Let’s take a look at the remaining conditions.

Confirmation that the applicant has access to design data and instructions for operations and continued airworthiness;

This also shouldn’t be too difficult as STCs generally come with such instructions.

Acknowledgement of the applicant’s obligations as Holder of the STC in accordance with Part 21, point 21.A.118A

Well, what is there to say. Even if an STC is “validated”, you are considered the STC holder and must acknowledge the obligations specified under Rules for Airworthiness and Environmental Certification (Regulation (EU) No 748/2012). Not a hurdle but good to know anyway.

Please note that High Performance Aircraft and any change impacting noise requirements are excluded from this process and is valid only for Fixed Wing aircraft STCs.

Self explanatory. HPA aircraft (most single pilot turbine/jet aircraft such as TBM, Pilatus, Meridian/M600, Citation Mustang etc..) and anything concerning “noise requirements” is off limits.

The subsequent validation will be limited to a single aircraft serial number to allow the aircraft to be imported and to be issued a Certificate of Airworthiness. This validation is not transferrable to or amendable with another serial number.

Again, pretty self explanatory, with the small addition that the validation process doesn’t have to be in conjunction with importing an aircraft. It can be pursued for an existing EASA registered aircraft as well.
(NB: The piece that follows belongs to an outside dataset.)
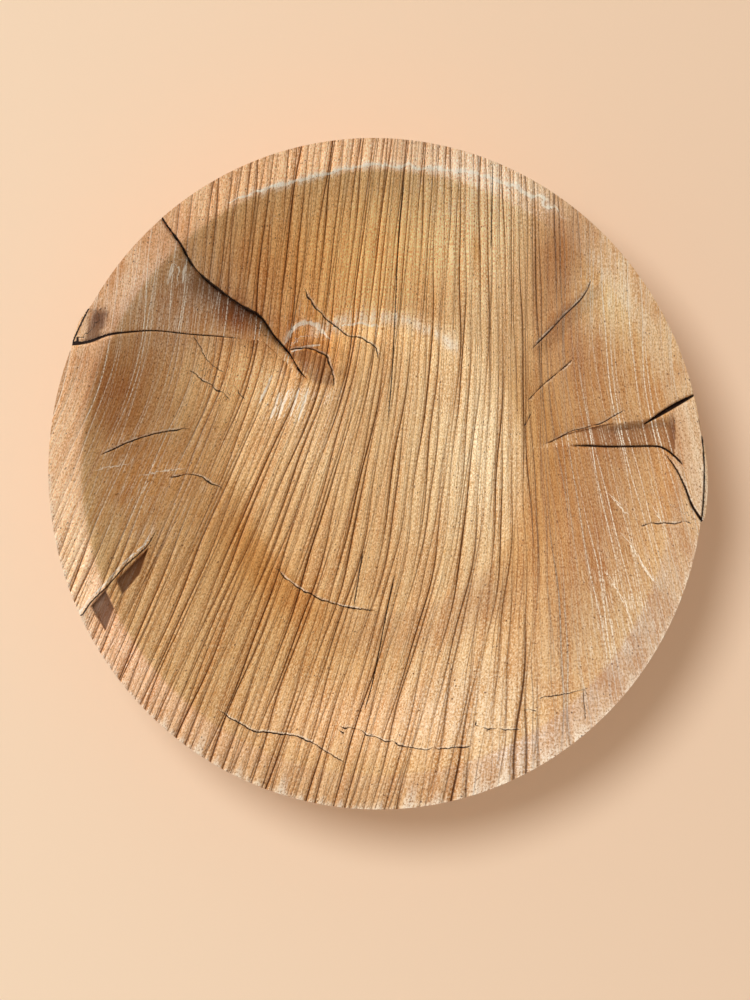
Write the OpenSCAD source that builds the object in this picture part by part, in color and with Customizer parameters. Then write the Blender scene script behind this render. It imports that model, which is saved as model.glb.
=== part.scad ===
// Palm leaf bowl: one piece, pressed hot from a wet leaf sheath. Millimetres, +Z up.
// The origin is on the table under the middle of the rim, and +Y points to the far side of the bowl.
// A place on the bowl is [angle, reach]: the angle round the bowl, and how far out it lies,
// with reach 0 at the edge of the floor and 1 at the rim. Places keep to the form when sizes change.

/* [Rim] */
// Mean diameter over the rim
rim_d = 180; // [165:1:210]
// Length of the rim along its long axis over its width
rim_stretch = 1.026; // [1:0.002:1.05]
// Direction of the long axis, anticlockwise from +X
stretch_dir = 99; // [0:1:180]
// Height of the rim's top edge above the table
height = 42; // [36:0.5:50]

/* [Lip] */
// Width of the flatter lip that runs round the rim
lip_w = 8.6; // [6:0.2:12]
// Slope of the lip above level
lip_deg = 18; // [8:1:28]
// Width of the soft bend between the wall and the lip
lip_bend = 4.4; // [2:0.2:6]

/* [Floor] */
// Diameter of the flat floor
floor_d = 80; // [66:1:92]
// How far the floor's middle lies to the right of the rim's
floor_right = 2.4; // [0:0.1:5]
// How far the floor's middle lies behind the rim's
floor_back = 2.4; // [0:0.1:5]
// Width of the soft bend between the floor and the wall
floor_bend = 8; // [4:0.5:12]

/* [Sheet] */
// Thickness of the pressed leaf sheath
sheet_t = 1.6; // [1.3:0.1:2.2]

/* [Grain] */
// Number of ribs that the leaf's fibres raise across the bowl
rib_count = 82; // [60:1:90]
// Depth of the furrows between the ribs
rib_h = 0.45; // [0.2:0.05:0.7]

/* [Folds] */
// Depth of the large fold at the upper left, where its top layer stands off
left_fold_depth = 4; // [2:0.2:5]
// Depth of the fold at the right
right_fold_depth = 2.6; // [1.4:0.2:3.4]
// Depth of the two gaps in the small fold at the lower left
small_fold_depth = 2.2; // [1:0.2:3]
// Thickness of the free edges that lap over a fold
flap_t = 1.1; // [0.8:0.1:1.4]
// Length of a lap, from its free edge to where it joins the sheet
flap_reach = 6; // [4:0.5:8]
// How far a torn under layer shows past the rim
under_layer = 1.2; // [0.6:0.1:2]
// Widest gap of the tear in the lip at the right
tear_w = 1; // [0.6:0.1:1.6]

/* [Hidden] */
LEAF = [0.72, 0.53, 0.33];

rim_r = rim_d / 2;
floor_r = floor_d / 2;
lip_r = rim_r - lip_w;
wall_w = rim_r - floor_r;
lip_slope = tan(lip_deg);
wall_slope = (height - sheet_t - lip_slope * lip_w) / (lip_r - floor_r);
floor_mid = [floor_right, floor_back];

// Soft step from 0 to 1, and a soft hump that is 1 at its middle.
function step01(t) = let (c = min(1, max(0, t))) c * c * (3 - 2 * c);
function hump(t) = step01(1 - abs(t));
// Height gained past a bend of width w in the middle of which a slope of 1 begins.
function bend_rise(d, w) = d < -w / 2 ? 0 : d > w / 2 ? d : pow(d + w / 2, 2) / (2 * w);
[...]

The “easier” administrative process to obtain a “one off” validated STC from FAA to EASA is definitely better than nothing, it does however impose quite some limiting conditions to be met. It is therefore best to first verify with EASA personally and explicitly for your circumstances that an FAA STC is eligible for this validation process. Otherwise, you risk spending money only to find out that the intended modification does, in fact, not qualify as a “basic STC”.